At this point in time, the question of how to tackle alleged financial crime on the part of large corporates has loomed large for 15 years, since the financial crisis.

At the time of writing, the government’s Economic Crime and Corporate Transparency Bill (“the Bill”) is at its final stage of review prior to receiving Royal Assent, meaning that 2024 seems likely to witness the largest step-change in corporate criminal liability in the half century since Tesco v Nattrass was decided.

The effects of the Bill’s dilution of the identification principle so as to enable corporate liability to be ascribed on the basis of the acts of a “senior manager” will not take long to become known. The new formulation will apply across a wide range of long-enacted fraud, money laundering and other financial crime offences of the type that commonly come before the courts.

However, the effects of the Bill’s new wide-ranging offence of “failing to prevent fraud” may take longer to reveal themselves. If the approach to enforcement adopted is the same as that adopted in respect of the last novel and crowd-pleasing “failure to prevent” offences (failure to prevent the unlawful facilitation of tax evasion, contrary to the Criminal Finances Act 2017), there might be no sign of any charging activity for over six years. Should this happen, the greatest challenges will likely be faced by those who advise corporates as to what constitute reasonable procedures to prevent fraud, given the breadth of the potential for offending.

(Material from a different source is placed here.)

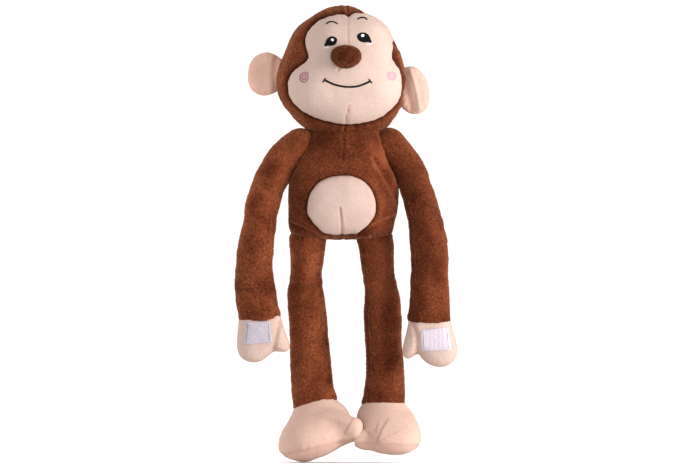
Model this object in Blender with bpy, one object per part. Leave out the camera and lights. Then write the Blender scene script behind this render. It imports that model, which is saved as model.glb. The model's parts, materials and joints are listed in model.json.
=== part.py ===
"""A long-limbed stuffed monkey: covers, panels, fillings and fasteners as separate solids.

The toy hangs upright with its face looking along -Y and its own left side at +X.
Design lengths are in millimetres and become metres when a mesh is made.
Each body has an empty on its joint, and the body's pieces are children of that empty.
"""

import math

import bmesh
import bpy
from mathutils import Matrix, Vector

MM = 0.001

# Walls and clearances
PLUSH = 2.6
VELOUR = 1.8
GAP = 0.35
FILL_GAP = 0.6
THREAD = 0.9
LIMB_SIDES = 12
BODY_SIDES = 24
HAND_SIDES = 16
THUMB_SIDES = 10

# Cutters start this far in front of the toy
AHEAD_OF_FACE = -90.0
AHEAD_OF_BELLY = -60.0

# Joint centres of the torso, the head and the ears
TORSO_CENTRE = Vector((-3, 0, 262))
NECK = Vector((-0.5, 2, 332))
RIGHT_EAR_ROOT = Vector((-70.5, 4, 388))
LEFT_EAR_ROOT = Vector((60.5, 4, 373))

# How each joint end narrows: growth of half-depth per millimetre away from the joint
BALL_TAPER = 0.8
BEND_TAPER = 0.78
TURN_TAPER = 1.5

# A limb segment's rings: the first one, two near each end and two about its middle
FIRST_RING = 2.6
SECOND_RING = 9.0
THIRD_RING = 20.0
MIDDLE_RINGS = (0.42, 0.58)
WIDER_THAN_DEEP = 7.0
SHOULDER_BALL = 7.5
HIP_BALL = 10.0
BALL_CLEARANCE = 0.7

# The gathered neck: rings as (height, radius), and the hole it fills in the covers
NECK_RINGS = ((-6.2, 9), (-4, 13), (0, 15), (4, 13), (6.2, 9))
NECK_HOLE = 19.0
NECK_DEPTH = 0.8
CROWN_SEAM_X = -3.0

# Stations are (x, y, z, half-width, half-depth)
TORSO = [
    (-3, 2, 229, 16, 7),
    (-3, 1, 232, 31, 15),
    (-3, 0, 239, 45, 24),
    (-3, -1, 252, 52.5, 31),
    (-3, -1, 270, 52.5, 33),
    (-3, 0, 290, 47, 30),
    (-2, 0, 308, 39, 25),
    (-1, 1, 319, 31, 20),
    (-0.5, 2, 324.5, 25, 16),
]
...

However, given that investigators and prosecutors have been calling for the enactment of such an offence for years, and given that it applies to a broad scope of prevalent conduct in the financial crime sector, it seems probable that practitioners may find themselves grappling with this new offence sooner rather than later. Whether prosecutors’ use of this new “failure to prevent” offence will repeat the pattern of DPAs followed by individual prosecutions remains to be seen.

It is said that change is inevitable whereas progress is not. That theory seems likely to be tested on many fronts in the sphere of financial crime over the year to come.